WHAT THE TASK REQUIRES - Every line of the material is to be repeated exactly as it stands.

TASK MATERIAL -
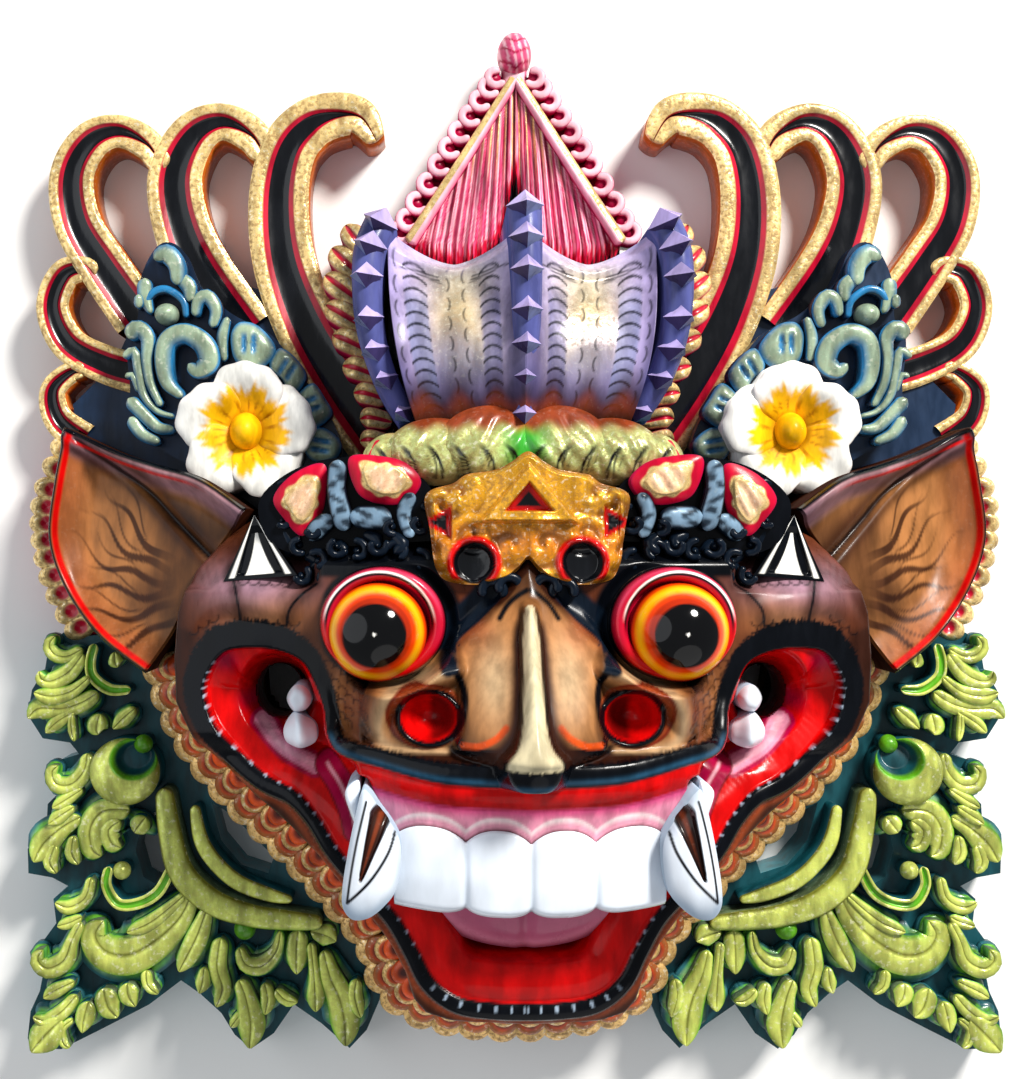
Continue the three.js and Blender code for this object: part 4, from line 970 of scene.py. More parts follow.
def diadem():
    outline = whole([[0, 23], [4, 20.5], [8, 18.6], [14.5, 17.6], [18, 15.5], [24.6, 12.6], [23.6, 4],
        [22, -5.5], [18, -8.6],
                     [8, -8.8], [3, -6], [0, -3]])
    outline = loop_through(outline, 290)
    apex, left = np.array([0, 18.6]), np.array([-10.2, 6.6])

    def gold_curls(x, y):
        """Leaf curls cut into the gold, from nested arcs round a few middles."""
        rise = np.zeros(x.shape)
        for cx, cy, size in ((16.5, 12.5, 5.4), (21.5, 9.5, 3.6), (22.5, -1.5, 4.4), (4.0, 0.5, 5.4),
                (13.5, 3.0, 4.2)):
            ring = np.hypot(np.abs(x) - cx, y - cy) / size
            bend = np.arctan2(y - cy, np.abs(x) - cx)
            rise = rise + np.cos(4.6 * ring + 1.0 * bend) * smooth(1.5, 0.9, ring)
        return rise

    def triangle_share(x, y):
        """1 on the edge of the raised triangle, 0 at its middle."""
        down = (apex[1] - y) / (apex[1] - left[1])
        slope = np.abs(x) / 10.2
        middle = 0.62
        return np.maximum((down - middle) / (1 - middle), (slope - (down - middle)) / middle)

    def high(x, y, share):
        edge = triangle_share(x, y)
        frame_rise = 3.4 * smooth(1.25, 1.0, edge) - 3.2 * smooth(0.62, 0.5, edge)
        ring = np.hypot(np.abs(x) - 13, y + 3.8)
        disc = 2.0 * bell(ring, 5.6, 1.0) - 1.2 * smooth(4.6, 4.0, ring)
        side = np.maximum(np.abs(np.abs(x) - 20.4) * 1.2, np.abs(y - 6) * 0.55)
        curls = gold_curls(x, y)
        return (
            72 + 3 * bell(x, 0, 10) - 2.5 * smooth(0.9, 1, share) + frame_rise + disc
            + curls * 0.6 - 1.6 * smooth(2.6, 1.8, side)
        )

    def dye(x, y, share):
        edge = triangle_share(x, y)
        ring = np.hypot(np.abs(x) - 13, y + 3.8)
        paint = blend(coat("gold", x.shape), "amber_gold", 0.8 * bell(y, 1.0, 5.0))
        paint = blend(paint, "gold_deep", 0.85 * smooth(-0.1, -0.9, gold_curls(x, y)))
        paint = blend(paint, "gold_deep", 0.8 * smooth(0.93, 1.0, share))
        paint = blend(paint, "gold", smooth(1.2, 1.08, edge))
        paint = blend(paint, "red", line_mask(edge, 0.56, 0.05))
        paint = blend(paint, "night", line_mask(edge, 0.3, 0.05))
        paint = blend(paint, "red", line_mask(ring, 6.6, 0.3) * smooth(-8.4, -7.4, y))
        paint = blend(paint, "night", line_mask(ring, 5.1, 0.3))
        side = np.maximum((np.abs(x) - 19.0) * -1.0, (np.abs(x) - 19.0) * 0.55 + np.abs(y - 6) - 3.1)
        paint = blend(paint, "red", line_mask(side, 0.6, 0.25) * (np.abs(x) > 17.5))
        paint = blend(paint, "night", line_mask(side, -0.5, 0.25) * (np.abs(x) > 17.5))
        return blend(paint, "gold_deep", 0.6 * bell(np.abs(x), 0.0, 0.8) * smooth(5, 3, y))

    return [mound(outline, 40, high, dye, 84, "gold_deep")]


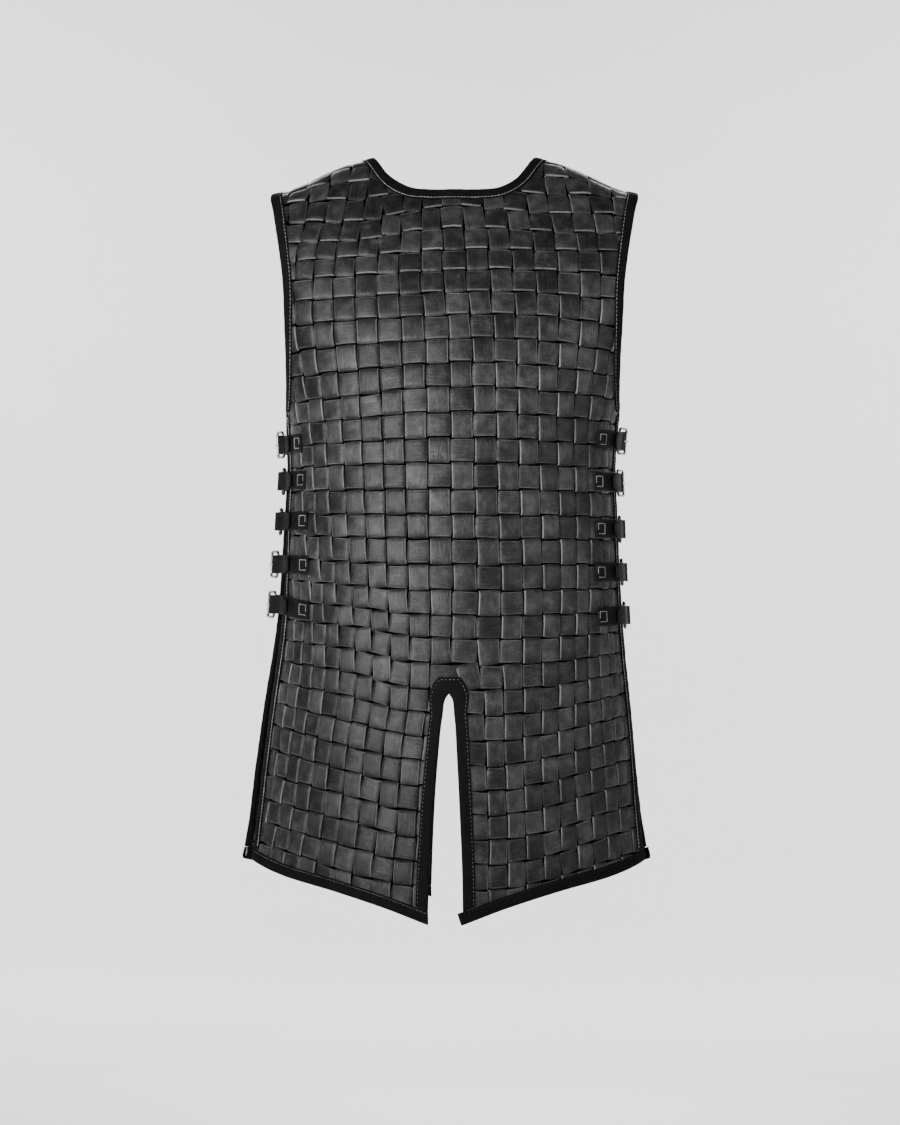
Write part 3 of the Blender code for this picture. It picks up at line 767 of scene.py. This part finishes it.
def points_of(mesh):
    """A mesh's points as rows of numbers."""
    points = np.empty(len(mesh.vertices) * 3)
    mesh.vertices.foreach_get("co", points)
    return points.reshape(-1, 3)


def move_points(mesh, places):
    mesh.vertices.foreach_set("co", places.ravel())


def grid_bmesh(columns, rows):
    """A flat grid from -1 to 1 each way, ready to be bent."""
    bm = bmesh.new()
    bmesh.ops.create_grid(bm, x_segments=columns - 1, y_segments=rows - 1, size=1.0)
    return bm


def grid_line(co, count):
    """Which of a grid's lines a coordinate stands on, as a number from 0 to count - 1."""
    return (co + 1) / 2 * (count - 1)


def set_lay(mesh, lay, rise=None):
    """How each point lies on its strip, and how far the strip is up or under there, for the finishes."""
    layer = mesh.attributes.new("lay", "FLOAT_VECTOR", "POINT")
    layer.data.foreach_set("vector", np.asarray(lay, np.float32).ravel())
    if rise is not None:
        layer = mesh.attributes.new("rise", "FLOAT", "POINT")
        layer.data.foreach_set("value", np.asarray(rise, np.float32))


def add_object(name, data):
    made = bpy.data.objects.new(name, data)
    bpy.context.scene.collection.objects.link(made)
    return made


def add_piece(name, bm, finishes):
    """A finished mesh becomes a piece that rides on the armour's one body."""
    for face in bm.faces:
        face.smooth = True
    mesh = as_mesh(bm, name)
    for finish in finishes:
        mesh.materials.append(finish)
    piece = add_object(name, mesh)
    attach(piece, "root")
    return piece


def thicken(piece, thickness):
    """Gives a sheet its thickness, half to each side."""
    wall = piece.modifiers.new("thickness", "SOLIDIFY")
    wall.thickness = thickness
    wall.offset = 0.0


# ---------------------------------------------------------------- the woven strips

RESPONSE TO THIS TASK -
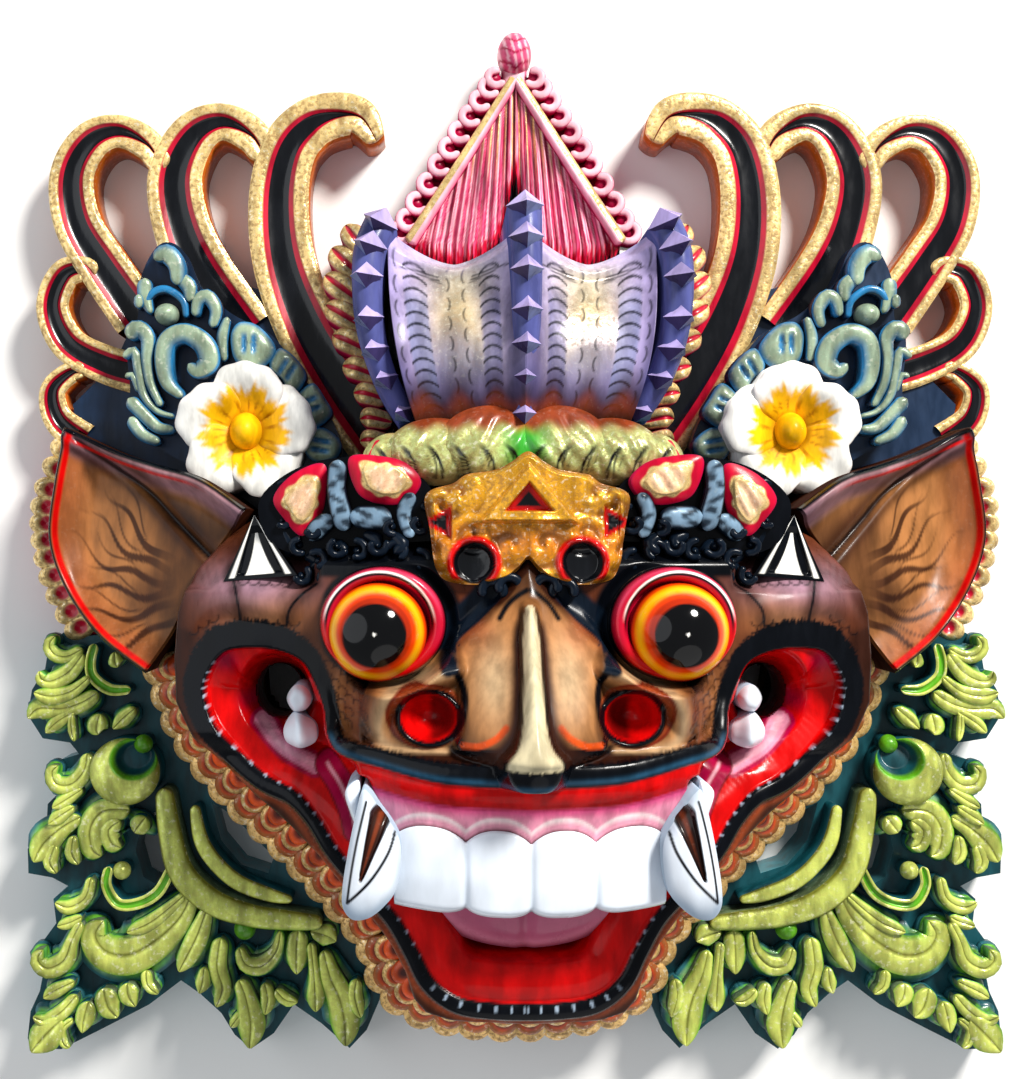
Continue the three.js and Blender code for this object: part 4, from line 970 of scene.py. More parts follow.
def diadem():
    outline = whole([[0, 23], [4, 20.5], [8, 18.6], [14.5, 17.6], [18, 15.5], [24.6, 12.6], [23.6, 4],
        [22, -5.5], [18, -8.6],
                     [8, -8.8], [3, -6], [0, -3]])
    outline = loop_through(outline, 290)
    apex, left = np.array([0, 18.6]), np.array([-10.2, 6.6])

    def gold_curls(x, y):
        """Leaf curls cut into the gold, from nested arcs round a few middles."""
        rise = np.zeros(x.shape)
        for cx, cy, size in ((16.5, 12.5, 5.4), (21.5, 9.5, 3.6), (22.5, -1.5, 4.4), (4.0, 0.5, 5.4),
                (13.5, 3.0, 4.2)):
            ring = np.hypot(np.abs(x) - cx, y - cy) / size
            bend = np.arctan2(y - cy, np.abs(x) - cx)
            rise = rise + np.cos(4.6 * ring + 1.0 * bend) * smooth(1.5, 0.9, ring)
        return rise

    def triangle_share(x, y):
        """1 on the edge of the raised triangle, 0 at its middle."""
        down = (apex[1] - y) / (apex[1] - left[1])
        slope = np.abs(x) / 10.2
        middle = 0.62
        return np.maximum((down - middle) / (1 - middle), (slope - (down - middle)) / middle)

    def high(x, y, share):
        edge = triangle_share(x, y)
        frame_rise = 3.4 * smooth(1.25, 1.0, edge) - 3.2 * smooth(0.62, 0.5, edge)
        ring = np.hypot(np.abs(x) - 13, y + 3.8)
        disc = 2.0 * bell(ring, 5.6, 1.0) - 1.2 * smooth(4.6, 4.0, ring)
        side = np.maximum(np.abs(np.abs(x) - 20.4) * 1.2, np.abs(y - 6) * 0.55)
        curls = gold_curls(x, y)
        return (
            72 + 3 * bell(x, 0, 10) - 2.5 * smooth(0.9, 1, share) + frame_rise + disc
            + curls * 0.6 - 1.6 * smooth(2.6, 1.8, side)
        )

    def dye(x, y, share):
        edge = triangle_share(x, y)
        ring = np.hypot(np.abs(x) - 13, y + 3.8)
        paint = blend(coat("gold", x.shape), "amber_gold", 0.8 * bell(y, 1.0, 5.0))
        paint = blend(paint, "gold_deep", 0.85 * smooth(-0.1, -0.9, gold_curls(x, y)))
        paint = blend(paint, "gold_deep", 0.8 * smooth(0.93, 1.0, share))
        paint = blend(paint, "gold", smooth(1.2, 1.08, edge))
        paint = blend(paint, "red", line_mask(edge, 0.56, 0.05))
        paint = blend(paint, "night", line_mask(edge, 0.3, 0.05))
        paint = blend(paint, "red", line_mask(ring, 6.6, 0.3) * smooth(-8.4, -7.4, y))
        paint = blend(paint, "night", line_mask(ring, 5.1, 0.3))
        side = np.maximum((np.abs(x) - 19.0) * -1.0, (np.abs(x) - 19.0) * 0.55 + np.abs(y - 6) - 3.1)
        paint = blend(paint, "red", line_mask(side, 0.6, 0.25) * (np.abs(x) > 17.5))
        paint = blend(paint, "night", line_mask(side, -0.5, 0.25) * (np.abs(x) > 17.5))
        return blend(paint, "gold_deep", 0.6 * bell(np.abs(x), 0.0, 0.8) * smooth(5, 3, y))

    return [mound(outline, 40, high, dye, 84, "gold_deep")]


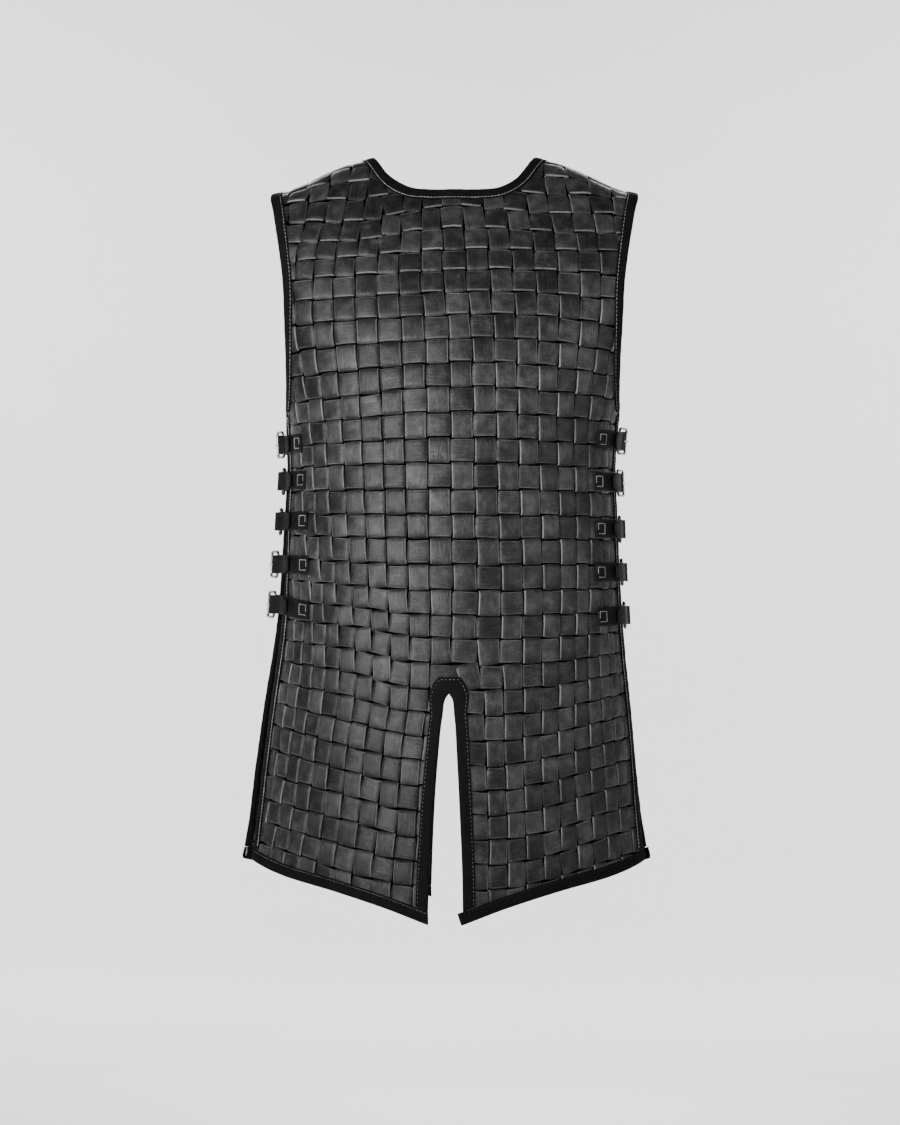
Write part 3 of the Blender code for this picture. It picks up at line 767 of scene.py. This part finishes it.
def points_of(mesh):
    """A mesh's points as rows of numbers."""
    points = np.empty(len(mesh.vertices) * 3)
    mesh.vertices.foreach_get("co", points)
    return points.reshape(-1, 3)


def move_points(mesh, places):
    mesh.vertices.foreach_set("co", places.ravel())


def grid_bmesh(columns, rows):
    """A flat grid from -1 to 1 each way, ready to be bent."""
    bm = bmesh.new()
    bmesh.ops.create_grid(bm, x_segments=columns - 1, y_segments=rows - 1, size=1.0)
    return bm


def grid_line(co, count):
    """Which of a grid's lines a coordinate stands on, as a number from 0 to count - 1."""
    return (co + 1) / 2 * (count - 1)


def set_lay(mesh, lay, rise=None):
    """How each point lies on its strip, and how far the strip is up or under there, for the finishes."""
    layer = mesh.attributes.new("lay", "FLOAT_VECTOR", "POINT")
    layer.data.foreach_set("vector", np.asarray(lay, np.float32).ravel())
    if rise is not None:
        layer = mesh.attributes.new("rise", "FLOAT", "POINT")
        layer.data.foreach_set("value", np.asarray(rise, np.float32))


def add_object(name, data):
    made = bpy.data.objects.new(name, data)
    bpy.context.scene.collection.objects.link(made)
    return made


def add_piece(name, bm, finishes):
    """A finished mesh becomes a piece that rides on the armour's one body."""
    for face in bm.faces:
        face.smooth = True
    mesh = as_mesh(bm, name)
    for finish in finishes:
        mesh.materials.append(finish)
    piece = add_object(name, mesh)
    attach(piece, "root")
    return piece


def thicken(piece, thickness):
    """Gives a sheet its thickness, half to each side."""
    wall = piece.modifiers.new("thickness", "SOLIDIFY")
    wall.thickness = thickness
    wall.offset = 0.0


# ---------------------------------------------------------------- the woven strips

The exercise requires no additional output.